DES MOINES, Iowa (AP) — Pete Buttigieg would like to turn the fight for the 2020 Democratic presidential nomination into a contest about generational change. But there’s one looming problem: He has yet to win over his own. His lack of any ample base of support, even among his fellow millennials, is a central challenge of the 37-year-old’s long shot bid to rise from mayor of South Bend, Indiana, to the nation’s highest office. He plays well across a broad spectrum of Democratic voters, but in small fragments that have left him an intriguing candidate stuck in single digits in national polls.

“You can put groups of candidates into corners. What corner do you put Pete Buttigieg in?” said J. Ann Selzer, longtime director of the Iowa Poll, produced by The Des Moines Register and its partners. “I think that the combination of characteristics that most define Buttigieg fit him rather uniquely. He appears to be a cluster of one.” As such, he needs to try to leverage that kind of appeal into votes against a field where candidates with clearer ideological positions, such as Sens. Elizabeth Warren of Massachusetts and Bernie Sanders of Vermont, have more natural core constituencies.

There was hope for Buttigeig in a Register poll in June that showed his overall viability footprint — measuring Iowans listing him as their first or second choice, or merely considering him — closely trailed the survey’s top choices: former Vice President Joe Biden, Sanders and Warren. Biden does better among older voters; Sanders and Warren do better among younger ones. There is no consistent deviation among age groups for Buttigieg, Selzer said.

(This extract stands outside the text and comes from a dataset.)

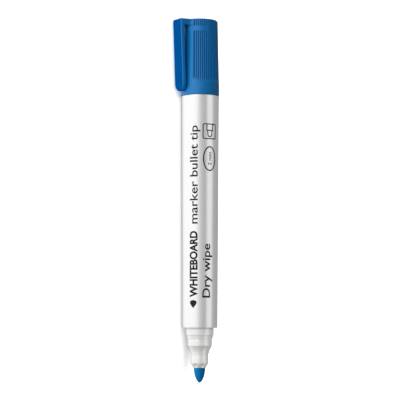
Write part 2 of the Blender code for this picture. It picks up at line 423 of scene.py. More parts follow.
def white_finish():
    """White polypropylene, slightly translucent, with the fine grain of its mould."""
    finish = Finish("white_polypropylene", (0.88, 0.877, 0.865), 0.27)
    finish.set("Metallic", 0.2)
    finish.set("Coat Weight", 0.8)
    finish.set("Coat IOR", 1.7)
    finish.set("Coat Roughness", 0.2)
    finish.set("Subsurface Weight", 0.12)
    finish.set("Subsurface Radius", (1.0, 0.95, 0.85))
    finish.set("Subsurface Scale", 0.8 * MM)
    cloud = finish.noise(300, detail=4)
    finish.drive("Base Color", finish.mix(cloud, (0.865, 0.862, 0.85), (0.905, 0.902, 0.89)))
    finish.drive("Roughness", finish.span(finish.noise(1200, detail=2), 0.2, 0.26))
    rings = finish.noise(5000, detail=2, stretch=(1, 0.05, 0.05))
    grain = finish.bump(rings, 0.0006 * MM)
    finish.bump(finish.noise(4200, detail=3), 0.0006 * MM, under=grain)
    return finish.material


def painted_groove_shade(finish, reach, side):
    """Where shade is painted into the colour: 1 in the grooves between the cap's ribs, 0 elsewhere.
    """
    height = finish.dot(PEN_AXIS, (CAP_HIGH.x, 0, 0))
    crest = finish.span(height, 7.80 * MM, 7.27 * MM, 5.2 * MM, 30.4 * MM)
    squares = [finish.math("MULTIPLY", source, source) for source in (reach, side)]
    radius = finish.math("SQRT", finish.math("ADD", *squares))
    drop = finish.math("SUBTRACT", crest, radius)
    sunk = finish.span(drop, 0.0, 1.0, 0.28 * MM, 0.4 * MM)
    outside = finish.span(drop, 1.0, 0.0, 0.6 * MM, 0.75 * MM)
    upright = finish.span(finish.facing(PEN_AXIS), 1.0, 0.0, 0.3, 0.7)
    return finish.math("MULTIPLY", sunk, finish.math("MULTIPLY", outside, upright))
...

During Thursday’s presidential debate in Houston, Buttigieg tried to make a virtue of his youth while playing the adult in the room when his rivals bickered on stage. “This is why presidential debates are becoming unwatchable,” he said after Biden landed a verbal jab during a tense back-and-forth with Julian Castro, housing secretary under President Barack Obama. “This reminds everybody of what they cannot stand about Washington, scoring points against each other, poking at each other.”

Buttigieg’s debate moment recalled his increasingly pointed criticism of the Washington establishment during his summer blitz through Iowa. At a town hall-style event in August, he told a 13-year-old girl who was troubled by school shootings that it is “a failure of the generation that’s in charge.” It’s “one of the reasons I’m not waiting my turn,” the candidate said, drawing applause from the generationally mixed group.

Buttigieg came of age in the mass shooting era and serving in the country’s first post-9/11 war, but there’s no conclusive evidence that he is resonating more with younger voters. At the same time, Buttigieg doesn’t register the variances in support from different age groups that the older candidates do. A July poll by the Pew Research Center found that just 7% of Democratic primary voters nationally under the age of 30 supported Biden, compared with 41% of voters 65 and older. Sanders, on the other hand, drew 24% of his support from the younger group and just 4% from the older segment.

There’s been little reliable public polling in Iowa since Buttigieg broke through in July with his $25 million fundraising for the second Quarter. But evidence suggests opportunity for Buttigieg, who had risen to fourth behind the three older candidates in the Register’s June poll. Since that poll, Buttigieg reported the prodigious level of contributions, sent 100 staffers across Iowa, began spending $350,000 on digital advertising — some aimed at younger voters on the music app Spotify — and undertook an intricate peer-to-peer contact program in Iowa and New Hampshire.

Given his support across age groups, the personal outreach could yield the advantage of adding first-time caucus participants to the mix, which has proved pivotal in past competitive caucuses.